The ULPA project, by co-producing and piloting the PA Checklist, came up with a way to cope with the overwhelming diversity of PA in the EU, thus advancing the commitment of the EU, as stated in the European Disability Strategy 2010-2020, to ‘achieve the transition from institutional to community-based care’. In some EU member states, citizens still lack access to PA, whereas in others, home care services are misrepresented as ‘personal assistance’. Where PA is available, it is often characterised by unequal access, diverse practices of administering, diverse eligibility criteria, differing funding mechanisms and so forth. The pilot application of the PA Checklist strongly suggested that the tool is able to serve as a guide in navigating this unevenness of forms and availability of PA in the EU on the basis of a user-centred and user-led perspective.

The outputs and outcomes of the ULPA project are conductive to future research and advocacy on PA in Europe. One way to proceed would be by seeking to validate the results of the pilot application of the PA Checklist. Another possibility for further development is to apply the PA Checklist to new PA schemes in countries that were not covered in the pilot.

The ULPA project also highlighted the widespread, pan-European concern of assistance users and independent living advocates with cuts to PA. Such cuts have been part of austerity measures which have intensified in the aftermath of the 2007/2008 financial crisis.

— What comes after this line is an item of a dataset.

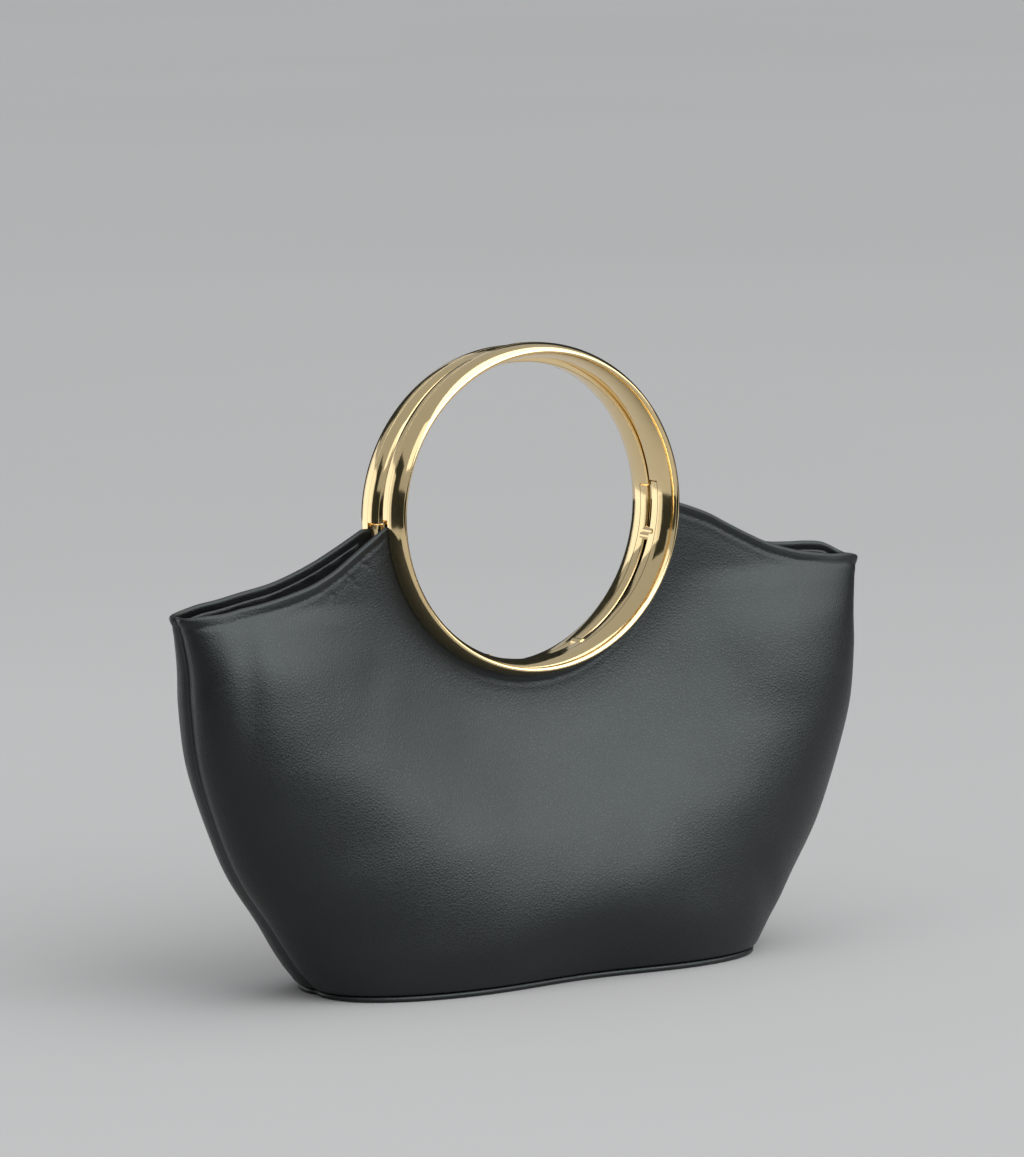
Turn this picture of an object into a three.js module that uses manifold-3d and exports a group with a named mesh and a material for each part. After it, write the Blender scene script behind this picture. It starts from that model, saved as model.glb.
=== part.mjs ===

Austerity has become a major barrier to independent living in the EU, forcing disabled people out of community living and work, and confining them to their homes or to residential institutions for social care, in contradiction to official policy guidelines such as the European Disability Strategy 2010-2020. The results from the PA Checklist pilot confirm that reversing the cuts to PA is an urgent policy priority at the EU level.